What Was Thought To Be 5.3 Magnitude Earthquake Turns Out To Be North Korea’s Biggest Nuclear Warhead Test

What was initially thought to be a 5.3-magnitude earthquake turned out to be even more terrifying. On Friday, North Korea tested and detonated their most powerful nuclear warhead to date.

Despite what will definitely bring consequences from the rest of the world, Pyongyang confirmed and boasted about their most recent nuclear test.

North Korean state-run media said the following about their latest test:

“Finally examined and confirmed the structure and specific features of movement of (a) nuclear warhead that has been standardized to be able to be mounted on strategic ballistic rockets.

The standardization of the nuclear warhead will enable (North Korea) to produce at will and as many as it wants a variety of smaller, lighter and diversified nuclear warheads of higher strike power. This has definitely put on a higher level (the North’s) technology of mounting nuclear warheads on ballistic rockets.”

This latest test put the world on alarm because this was the country’s biggest nuclear test. The was North Korea’s fifth and most powerful nuclear detonation. South Korea’s weather agency said the explosive yield of the blast would have been 10 to 12 kilotons, or 70 to 80 percent of the force of the 15-kiloton atomic bomb the United States dropped on the Japanese city of Hiroshima in 1945. North Korea’s fourth test was an estimated six kilotons. January’s 5.1 magnitude earthquake in the same area is believed to be an enhanced fission weapon and not a true hydrogen bomb.

North Korea is already heavily sanctioned by the worldwide community and conducted the test knowing full well that there will be repercussions for their latest transgression.

South Korean President Park Geun-hye said the nuclear test showed the “fanatic recklessness of the Kim Jong-un government as it clings to nuclear development.” South Korea said it will utilize all available measures to put even more pressure on North Korea. “The only thing that Kim Jong Un regime can gain from the nuclear tests is stronger sanctions from the international community and its isolation. Such provocation will eventually hasten its path to self-destruction,” Park said in a statement.

Japanese Chief Cabinet Secretary Yoshihide Suga called North Korea an “outlaw nation in the neighborhood” and said his country will consider escalating sanctions against Pyongyang. Japan has already called for an emergency meeting of the United Nations Security Council to consider a unified response.

President Barack Obama said North Korea’s provocations would have “serious consequences” and that the U.S. is committed to the security of its allies in Asia and around the world.

China’s Foreign Ministry Spokeswoman Hua Chunying condemned North Korea’s actions and said it was an act to destabilize relations on the Korean Peninsula. However, China also placed blamed on the United States deploying an advanced missile defense system in South Korea, and called for “all sides” to stop “adding oil to the flames.”

Jeffrey Lewis, the director of the east Asia non-proliferation program at the Middlebury Institute of International Studies at Monterey, said the latest nuclear test was probably a smaller, more versatile device than the one in January.

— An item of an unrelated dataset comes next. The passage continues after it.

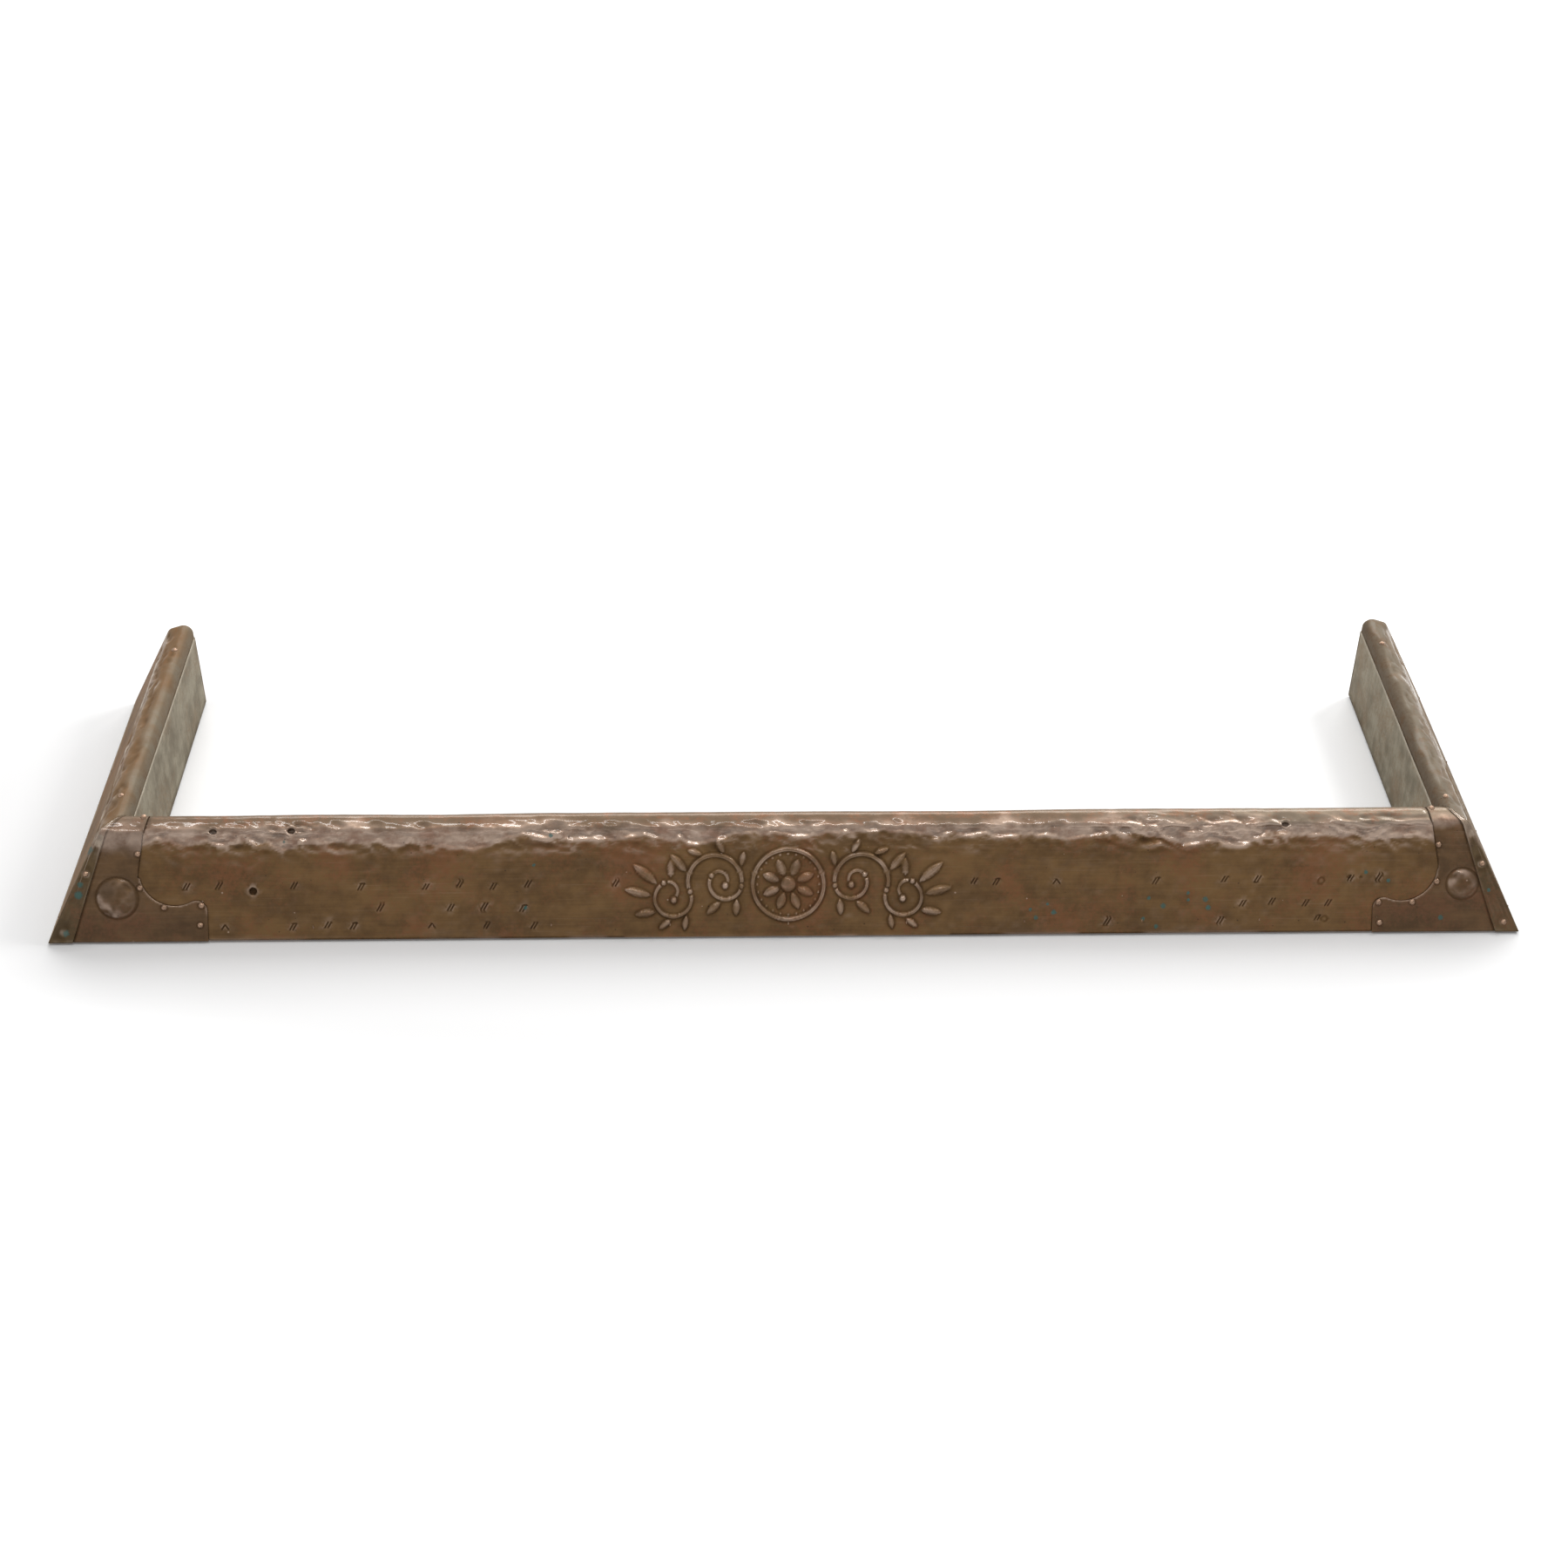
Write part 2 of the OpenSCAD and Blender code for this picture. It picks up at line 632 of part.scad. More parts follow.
// Free edge of a corner plate, drawn on the face: toe, nose, cove and neck
module plate_outline(side) {
    cove = cove_at(side);
    nose = nose_at(side);
    top = 2 * kerb_h;
    meet = atan2(cove[1] - nose[1], cove[0] - nose[0]);
    polygon(concat(
        [[-over, -kerb_t], [toe(side), -kerb_t]],
        arc(nose, nose_r, 0, meet),
        arc(cove, cove_r(side), meet + 180, 180 - neck_lean),
        [[neck_edge(side, top), top], [-over, top]]
    ));
}

// Domed shell of diameter d and height h, its rim let into a plate whose top is Z = 0
module dome(d, h) {
    r = sphere_r(d, h);
    rotate_extrude() intersection() {
        translate([0, h - r]) difference() {
            circle(r);
            circle(r - sheet_t);
        }
        translate([0, -sheet_t]) square([d, h + 2 * sheet_t]);
    }
}

// Boss beaten up from a plate, hollow behind, with a groove tooled round it
module with_boss(d, h, along, up) {
    r = sphere_r(d, h);
    hollow_r = sqrt(pow(r - sheet_t, 2) - pow(r - h - sheet_t, 2));
    difference() {
        children();
        on_face(along, up) translate([0, 0, -layer(PLATE)]) {
            cylinder(d = hollow_r + d / 2, h = 4 * sheet_t, center = true);
            translate([0, 0, -boss_groove_t]) difference() {
                cylinder(d = d + 3 * boss_groove_w, h = h);
                translate([0, 0, -over]) cylinder(d = d + boss_groove_w, h = h + 2 * over);
            }
        }
    }
    on_face(along, up) translate([0, 0, -layer(PLATE)]) dome(d, h);
}

module corner_plate(side, boss_d, boss_h, boss_in, boss_up) color(dark_copper) hand(side) front_frame() difference() {
    with_boss(boss_d, boss_h, boss_in, boss_up) intersection() {
        front_mitres() run(overall_w / 2) skin_section(PLATE, inner_top + plate_edge_gap);
        on_face(0, 0) translate([0, 0, -kerb_h]) linear_extrude(2 * kerb_h) plate_outline(side);
    }
    plate_pin_places(side) pin_hole();
    lap_pin_places(side) pin_hole();
    lap_lost_places(side) lost_hole();
}
module left_corner_plate() corner_plate(LEFT, left_boss_d, left_boss_h, left_boss_in, left_boss_up);
module right_corner_plate() corner_plate(RIGHT, right_boss_d, right_boss_h, right_boss_in, right_boss_up);

// Arm sheet, with the strip that it laps round the hip on to the front
module arm_sheet(side) color(copper) hand(side) {
    arm_frame() difference() {
        arm_mitre() run(overall_d) lipped_section(ARM, turn_z);
        arm_pin_places(side) pin_hole();
        arm_lip_places() tack_hole();
    }
    front_frame() difference() {
        intersection() {
            run(overall_w / 2) skin_section(ARM, turn_z);
            plan([[0, 0], [lap_w, 0], [lap_end + lap_width(lap_end), lap_end], [lap_end, lap_end]]);
        }
        lap_pin_places(side) pin_hole();
        lap_lost_places(side) lost_hole();
    }
}
module left_arm_sheet() arm_sheet(LEFT);
module right_arm_sheet() arm_sheet(RIGHT);

module front_inner_sheet() color(inner_copper) front_frame() difference() {
    front_mitres() run(overall_w) inner_section(FRONT);
    front_lip_places() tack_hole();
}

module inner_sheet(side) color(inner_copper) hand(side) arm_frame() difference() {
    arm_mitre() run(overall_d) inner_section(ARM);
    arm_lip_places() tack_hole();
}
module left_inner_sheet() inner_sheet(LEFT);
module right_inner_sheet() inner_sheet(RIGHT);

module end_cap(side) color(copper) hand(side) arm_frame() difference() {
    translate([overall_d - sheet_t, 0, 0]) run(sheet_t) end_section();
    end_places() tack_hole();
}
module left_end_cap() end_cap(LEFT);
module right_end_cap() end_cap(RIGHT);

module corner_pins(side) color(bright_copper) hand(side) front_frame() plate_pin_places(side) pin();
module left_corner_pins() corner_pins(LEFT);
module right_corner_pins() corner_pins(RIGHT);

module arm_pins(side) color(bright_copper) hand(side) {
    front_frame() lap_pin_places(side) pin();
    arm_frame() arm_pin_places(side) pin();
}
module left_arm_pins() arm_pins(LEFT);
module right_arm_pins() arm_pins(RIGHT);

module mitre_screws(side) color(steel) hand(side) arm_frame() screw_places() screw();
module left_mitre_screws() mitre_screws(LEFT);
module right_mitre_screws() mitre_screws(RIGHT);

module front_base_tacks() color(bright_copper) front_frame() front_lip_places() tack();
module left_base_tacks() color(bright_copper) hand(LEFT) arm_frame() arm_lip_places() tack();
module right_base_tacks() color(bright_copper) hand(RIGHT) arm_frame() arm_lip_places() tack();

module left_end_tacks() color(bright_copper) hand(LEFT) arm_frame() end_places() tack();
module right_end_tacks() color(bright_copper) hand(RIGHT) arm_frame() end_places() tack();

front_former();
left_arm_former();
right_arm_former();
front_sheet();
left_corner_plate();
right_corner_plate();
left_arm_sheet();
right_arm_sheet();
front_inner_sheet();
left_inner_sheet();
right_inner_sheet();
left_end_cap();
right_end_cap();
left_corner_pins();
right_corner_pins();
left_arm_pins();
right_arm_pins();
left_mitre_screws();
right_mitre_screws();
front_base_tacks();
left_base_tacks();
right_base_tacks();
left_end_tacks();
right_end_tacks();
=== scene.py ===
"""Copper fire fender: the dressed pieces that stand on the CAD frame, with finishes, light and camera.

Lengths are in millimetres until Kerb.world puts them in the row frame, in metres. A sheet is first laid
out flat: x runs along its kerb and u runs up the face and over the top.
"""

import logging
import math
from collections.abc import Callable
from dataclasses import dataclass
from enum import Enum

import bmesh
import bpy
import numpy as np
from mathutils import Matrix, Vector


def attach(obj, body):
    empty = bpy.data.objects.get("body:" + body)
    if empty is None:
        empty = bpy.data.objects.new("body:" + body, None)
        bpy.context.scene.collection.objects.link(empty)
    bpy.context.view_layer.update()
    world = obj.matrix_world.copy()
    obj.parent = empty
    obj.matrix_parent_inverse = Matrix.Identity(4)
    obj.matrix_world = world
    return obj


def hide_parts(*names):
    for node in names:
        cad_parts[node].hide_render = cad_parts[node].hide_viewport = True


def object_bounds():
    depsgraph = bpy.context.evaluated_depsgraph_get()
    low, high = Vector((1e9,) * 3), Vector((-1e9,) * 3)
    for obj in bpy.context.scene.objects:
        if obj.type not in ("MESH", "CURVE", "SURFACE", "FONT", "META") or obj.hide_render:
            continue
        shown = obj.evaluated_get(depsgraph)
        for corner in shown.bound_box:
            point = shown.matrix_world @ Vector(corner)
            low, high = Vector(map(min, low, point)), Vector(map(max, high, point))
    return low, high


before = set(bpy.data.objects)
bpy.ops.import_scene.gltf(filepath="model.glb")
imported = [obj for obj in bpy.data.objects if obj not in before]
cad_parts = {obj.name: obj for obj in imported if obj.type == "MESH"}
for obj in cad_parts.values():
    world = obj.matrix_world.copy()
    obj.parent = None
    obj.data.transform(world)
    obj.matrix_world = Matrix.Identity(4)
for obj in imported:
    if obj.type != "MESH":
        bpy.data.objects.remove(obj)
CAD_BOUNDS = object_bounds()

LOG = logging.getLogger("fender")
MM = 0.001
WIDTH, DEPTH = (round((high - low) / MM, 1) for low, high in list(zip(*CAD_BOUNDS))[:2])
HALF = WIDTH / 2
SHEET_T = 0.8
SEAT_GAP = 0.1
LAYER = SHEET_T + SEAT_GAP
LEAN = math.radians(28.6)
RISE = math.radians(18.0)
LIP = 12.0
LAP_WIDTH = 22.0
SHEET_EDGE = 73.0
PLATE_PINS_UP = 83.0

Array = np.ndarray
Point = tuple[float, float, float]
Plane = tuple[Point, Point]
Pair = tuple[float, float]


# ------------------------------------------------------------------ helpers


def smooth(low: float, high: float, value: Array) -> Array:
    """Returns the smooth step of value from 0 at low to 1 at high."""
    t = np.clip((value - low) / (high - low), 0.0, 1.0)
    return t * t * (3.0 - 2.0 * t)


def bump(value: Array, centre: float, reach: float) -> Array:
    """Returns a soft hump of height 1 at centre that ends at the distance reach."""
    return smooth(reach, 0.0, np.abs(value - centre))


@dataclass(frozen=True)
class Noise:
    """Smooth seeded noise over a sheet laid out flat, in cells of a size in millimetres."""

    seed: int
    along: float
    across: float
    octaves: int = 1

    def at(self, x: Array, u: Array) -> Array:
        """Returns the noise at each point.

        Args:
            x: places along the sheet, in millimetres.
            u: places across it, in millimetres.

        Returns:
            Values from about -1 to 1.
        """
        total, amount, most = np.zeros_like(x), 1.0, 0.0
        for octave in range(self.octaves):
            step = 2.0**octave
            layer = self.layer(x * step / self.along, u * step / self.across, octave)
            total = total + amount * layer
            most += amount
            amount *= 0.5
        return total * (1.6 / most)

    def layer(self, gx: Array, gy: Array, octave: int) -> Array:
        """Returns one octave, read off a random lattice with smooth steps between its points.

        Args:
            gx: places along the sheet, in cells.
            gy: places across it, in cells.
            octave: number of the octave, which seeds its lattice.

        Returns:
            Values from -1 to 1.
        """
        size = 256
        table = np.random.default_rng((self.seed, octave)).uniform(-1, 1, (size, size))
        ix, iy = np.floor(gx).astype(int), np.floor(gy).astype(int)
        fx, fy = gx - ix, gy - iy
        fx, fy = fx * fx * (3 - 2 * fx), fy * fy * (3 - 2 * fy)
        x0, x1, y0, y1 = ix % size, (ix + 1) % size, iy % size, (iy + 1) % size
        near = table[x0, y0] * (1 - fx) + table[x1, y0] * fx
        far = table[x0, y1] * (1 - fx) + table[x1, y1] * fx
        return near * (1 - fy) + far * fy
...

“I wouldn’t call this miniaturized. I would call it a compact device, small enough to go on a missile. I think they used both plutonium and highly enriched uranium so that they can stretch their plutonium stockpile and get a 20 to 30 kiloton yield and build more weapons than we thought,” Lewis said.

Kelsey Davenport, the director for non-proliferation policy at the Arms Control Association, weighed in on the threat of a nuclear attack from North Korea.

“All this activity is aimed at expanding the size of North Korea’s nuclear arsenal and expanding its delivery options,” Davenport said. “It is taking steps to quality-improve its missiles, using solid fuel so they can be deployed more quickly, and extending their range. The trajectory points to a growing North Korean nuclear threat and the next US administration will have to prioritize that threat.”

“It is likely now that North Korea could at this point put a nuclear warhead on a short- or medium-range missile which could reach South Korea, Japan and US military installations in the region,” Davenport told CNN.

However, she also believes that it will take another decade before North Korea can develop a reliable intercontinental ballistic missile capable of reaching the United States.